Let me see what I can do about some example images.

Hope you see these.

The first image is a snip of my screen when editing in LR

The second image is a jpg export from LR sRGB colour space. If you look at the left flank on the mountain it seems a lot more yellow than the oranges in the upper image. Blacks actaully look lighter rather than darker

The last image is edited in LR, opened in PS. Converted prophoto to sRGB and exported with embedded color profile. Colours seem lighter again

I’m not sure how to respond or help with that. If the folks you are working with actually said they won’t accept images with profiles embedded, my first suggestion would be to find different printers. That makes absolutely no sense at all. Embedding the profile specifies what “language” all of the numbers mean in the file for colors. Without that information it’s a bit like asking someone to translate a sentence, but not telling them what language it is in the first place.

I honestly see very little difference in the screen shots you posted. Maybe some minor variances, but hard to tell. I’m still suspicious on color space. I’m attaching a screen shot of color settings in PS that should be set so you know when/if there are color space discrepancies. Maybe you already have this??

As noted before, I use ProPhoto. So you’ll see my working colorspace set to that. Note the check boxes on what to do is there is a missing or mismatched profile. A dialog box will appear to validate what you want to do about it.

It would still be helpful here to have a downloadable file to see what is in it. With screen shots, that information is not accessible.

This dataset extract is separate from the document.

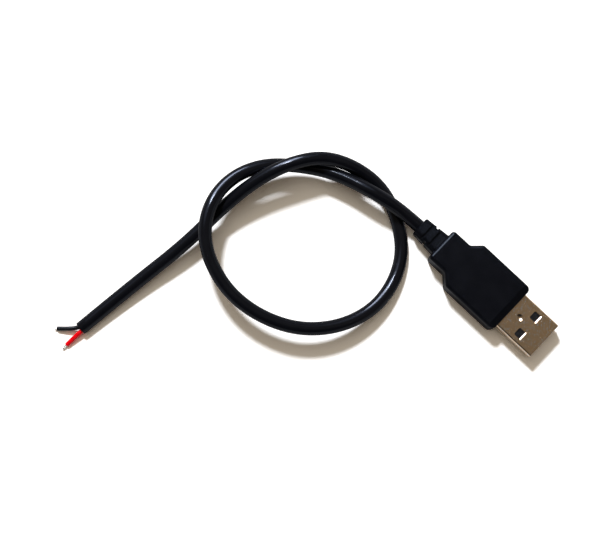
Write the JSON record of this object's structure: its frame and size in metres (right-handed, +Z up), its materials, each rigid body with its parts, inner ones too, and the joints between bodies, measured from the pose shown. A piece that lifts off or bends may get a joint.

I don’t blame you for being suspicious about the imbedding. I was too. Their reason seems to be along the lines of it screwing with their print profiles when it comes to producing the image. To be honest, I’ve had a bit of a nightmare with printers in the UK and have struggled to find find ones who will reproduce with sufficient quality and on the medium I want to sell. I have control over smaller prints (up to A2) where I now have access to print and manage them myself. It’s got to the point where I’m not offering metal and acrylic prints at the moment as I can’t get the quality I want.

I’m just away at the moment but will send some downloadable copies of every image/test I made when I get back later in the week.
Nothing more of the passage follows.